>> start

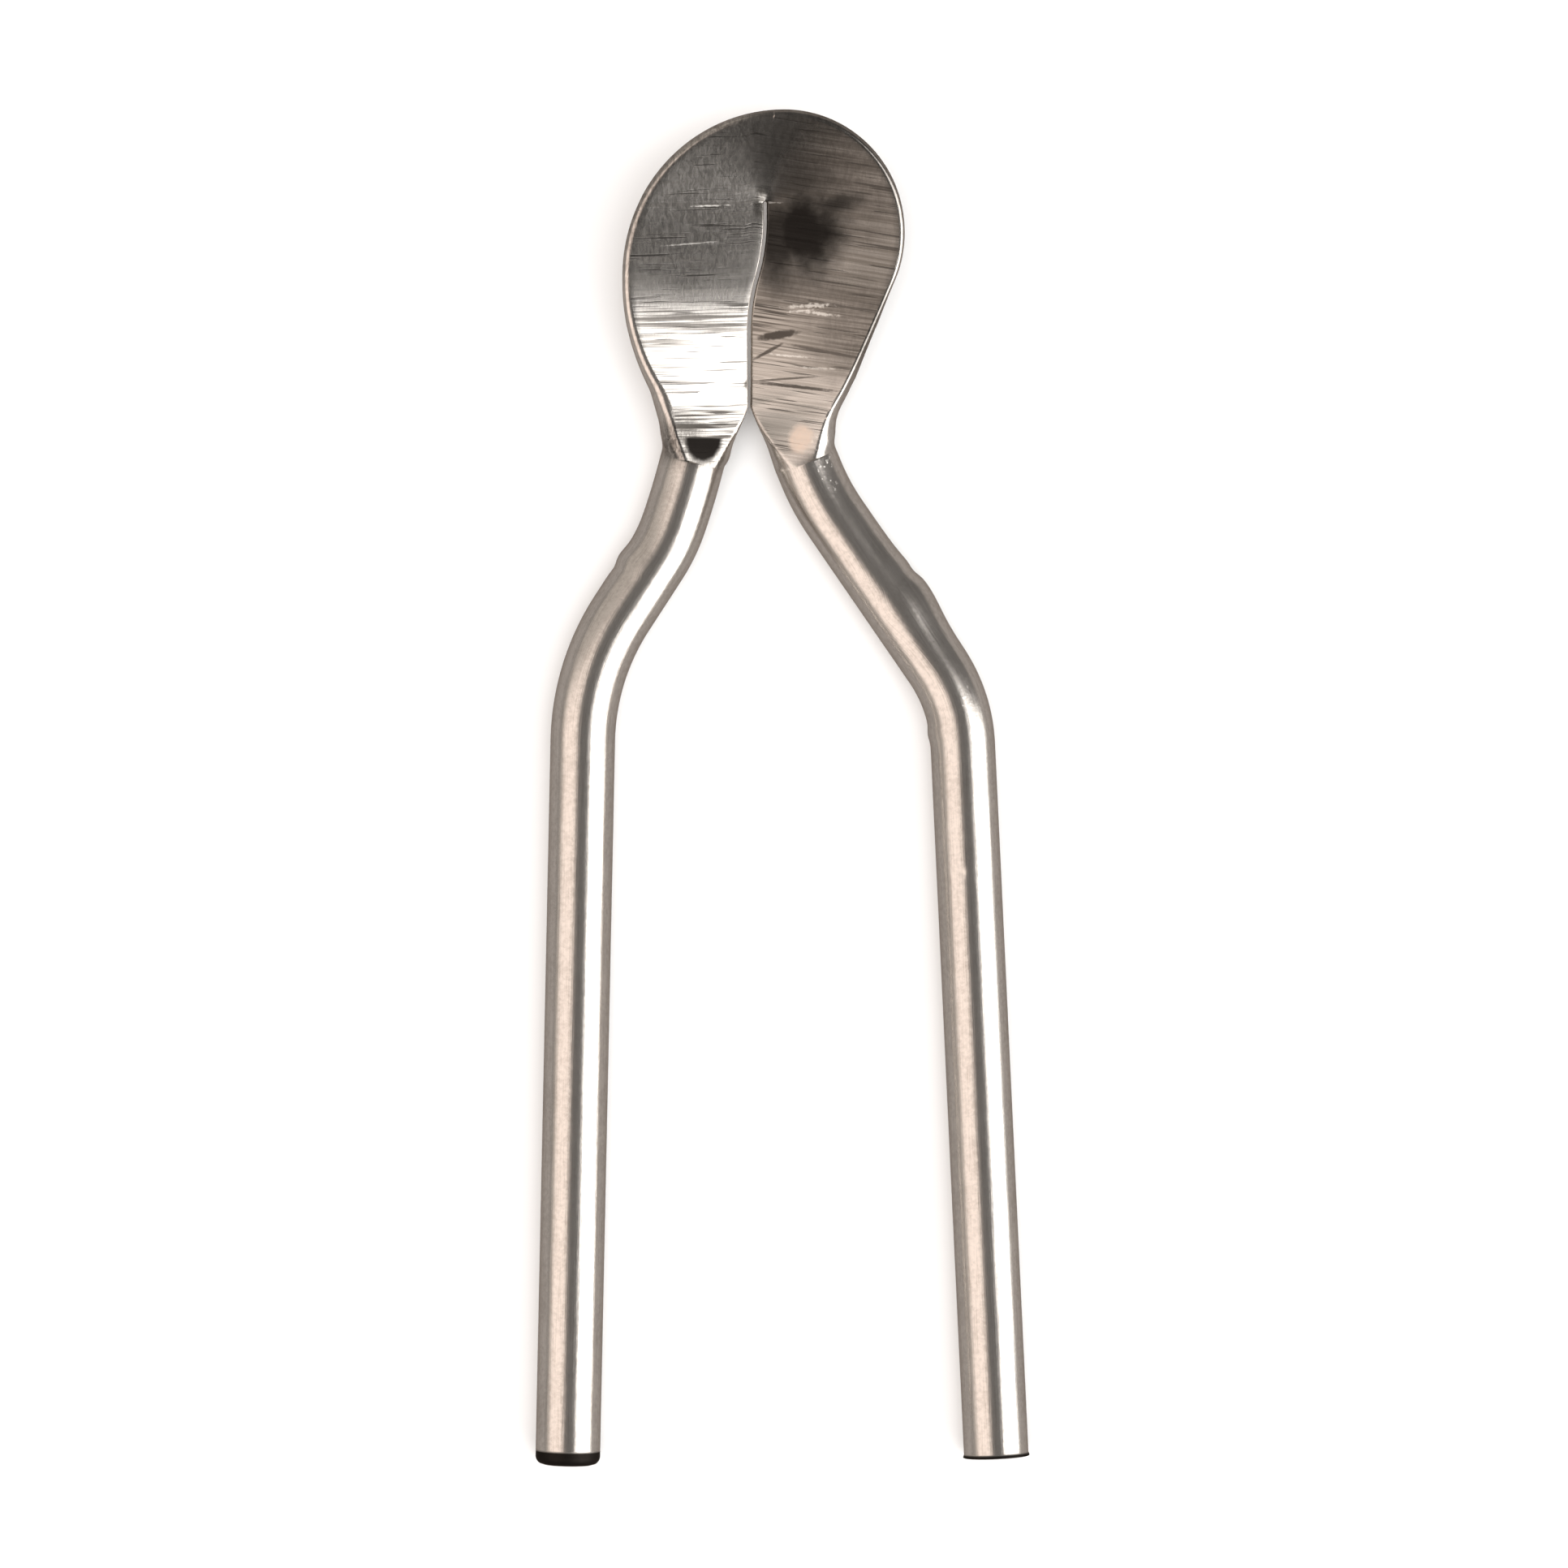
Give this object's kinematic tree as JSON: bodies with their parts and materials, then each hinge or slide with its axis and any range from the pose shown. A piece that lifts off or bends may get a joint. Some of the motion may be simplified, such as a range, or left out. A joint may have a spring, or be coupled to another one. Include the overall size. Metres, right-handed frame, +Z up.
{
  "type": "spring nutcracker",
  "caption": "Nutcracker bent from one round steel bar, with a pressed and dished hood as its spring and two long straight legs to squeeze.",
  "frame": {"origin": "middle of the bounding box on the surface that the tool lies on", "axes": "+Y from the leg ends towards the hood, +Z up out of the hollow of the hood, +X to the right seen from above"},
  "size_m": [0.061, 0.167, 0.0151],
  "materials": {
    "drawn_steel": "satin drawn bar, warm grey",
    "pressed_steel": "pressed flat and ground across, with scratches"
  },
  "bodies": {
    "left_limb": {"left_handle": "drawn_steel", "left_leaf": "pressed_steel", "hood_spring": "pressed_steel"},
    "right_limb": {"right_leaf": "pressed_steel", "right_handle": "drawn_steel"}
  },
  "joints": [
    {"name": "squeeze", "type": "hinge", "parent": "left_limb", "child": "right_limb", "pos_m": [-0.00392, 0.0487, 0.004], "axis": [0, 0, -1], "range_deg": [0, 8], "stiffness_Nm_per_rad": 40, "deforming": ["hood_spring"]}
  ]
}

>> end

▸ **Direction**
Go through the listing and print each line exactly as it appears.

▸ **Solution to the problem**
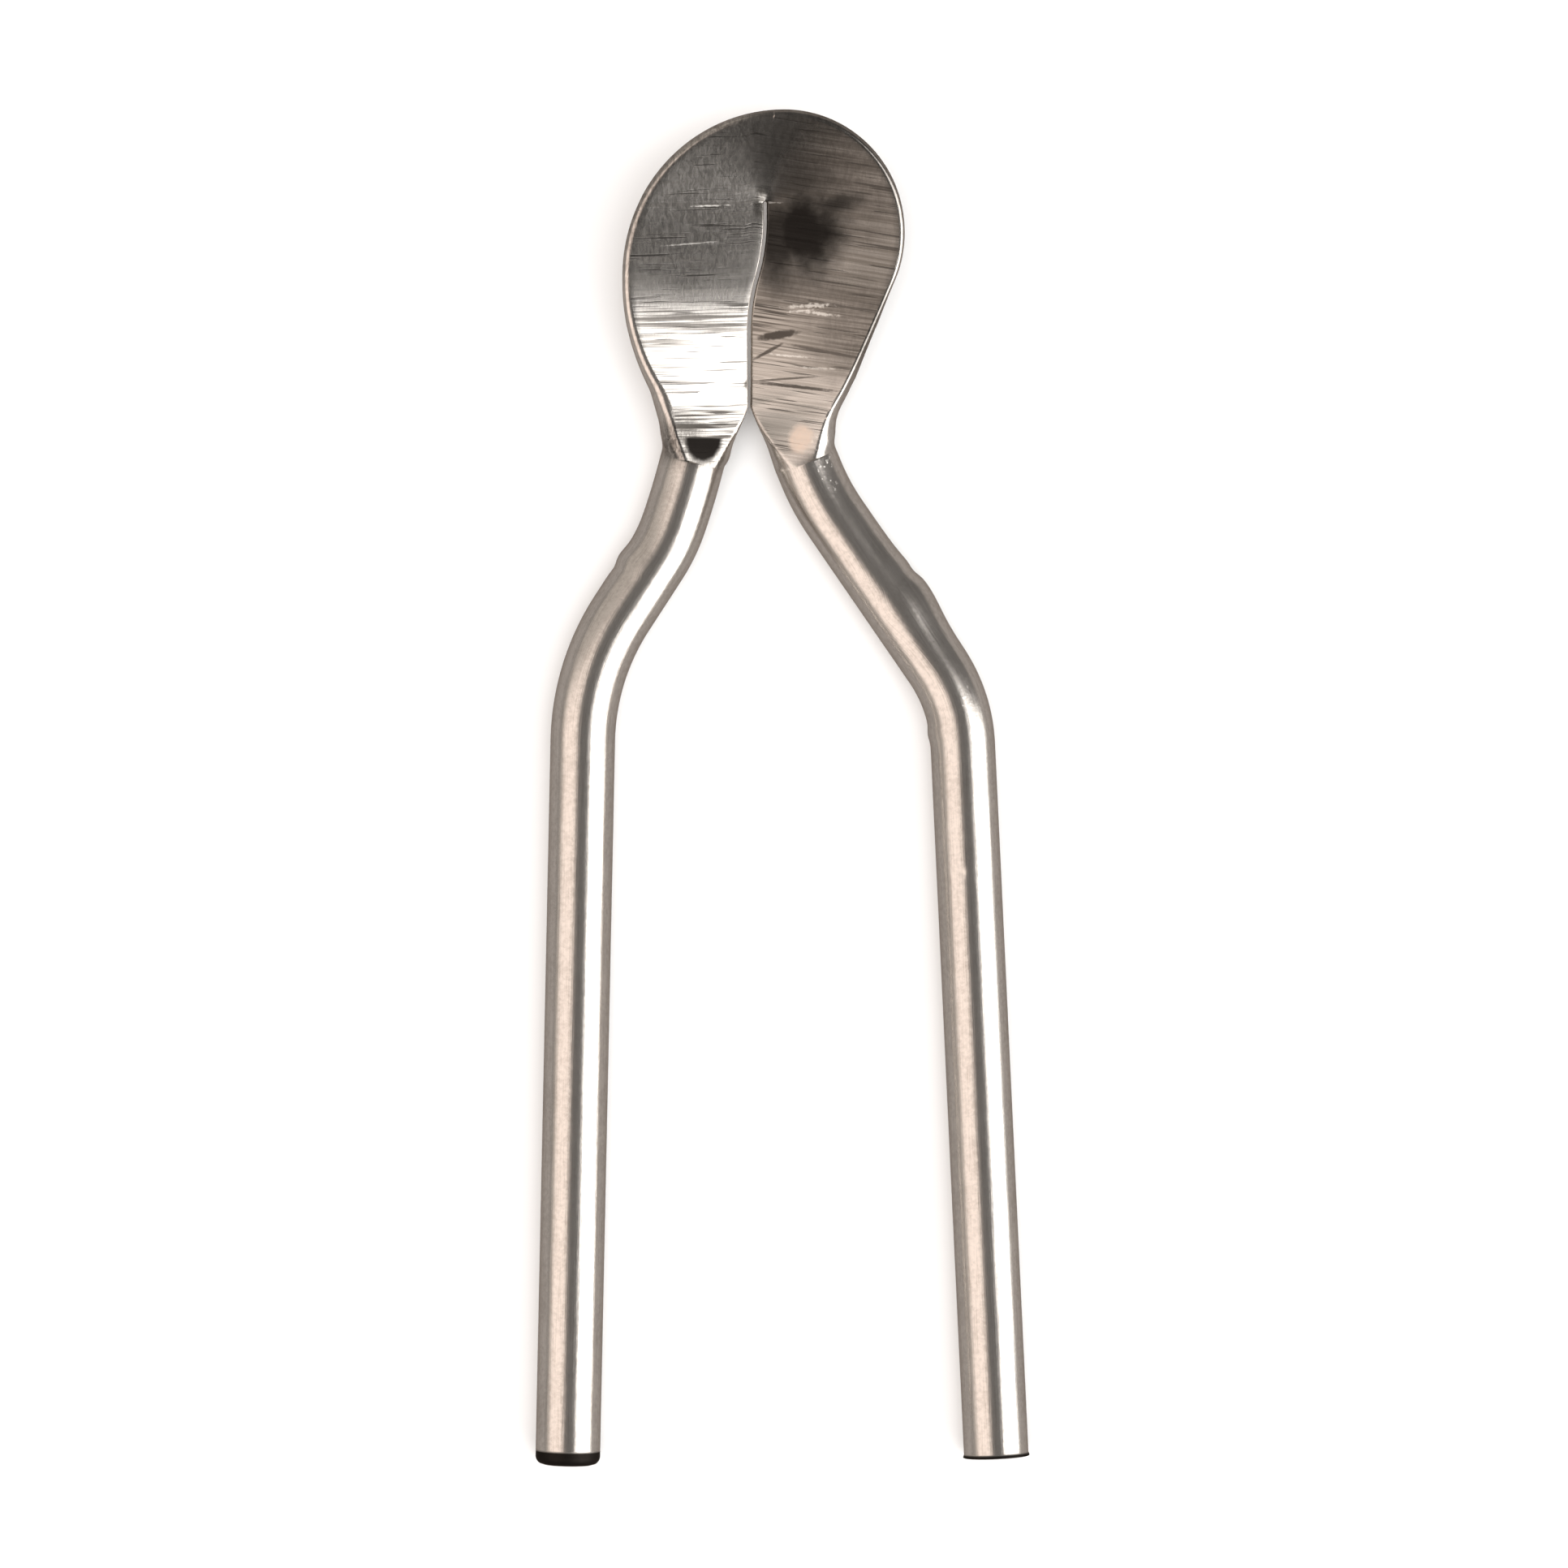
Give this object's kinematic tree as JSON: bodies with their parts and materials, then each hinge or slide with its axis and any range from the pose shown. A piece that lifts off or bends may get a joint. Some of the motion may be simplified, such as a range, or left out. A joint may have a spring, or be coupled to another one. Include the overall size. Metres, right-handed frame, +Z up.
{
  "type": "spring nutcracker",
  "caption": "Nutcracker bent from one round steel bar, with a pressed and dished hood as its spring and two long straight legs to squeeze.",
  "frame": {"origin": "middle of the bounding box on the surface that the tool lies on", "axes": "+Y from the leg ends towards the hood, +Z up out of the hollow of the hood, +X to the right seen from above"},
  "size_m": [0.061, 0.167, 0.0151],
  "materials": {
    "drawn_steel": "satin drawn bar, warm grey",
    "pressed_steel": "pressed flat and ground across, with scratches"
  },
  "bodies": {
    "left_limb": {"left_handle": "drawn_steel", "left_leaf": "pressed_steel", "hood_spring": "pressed_steel"},
    "right_limb": {"right_leaf": "pressed_steel", "right_handle": "drawn_steel"}
  },
  "joints": [
    {"name": "squeeze", "type": "hinge", "parent": "left_limb", "child": "right_limb", "pos_m": [-0.00392, 0.0487, 0.004], "axis": [0, 0, -1], "range_deg": [0, 8], "stiffness_Nm_per_rad": 40, "deforming": ["hood_spring"]}
  ]
}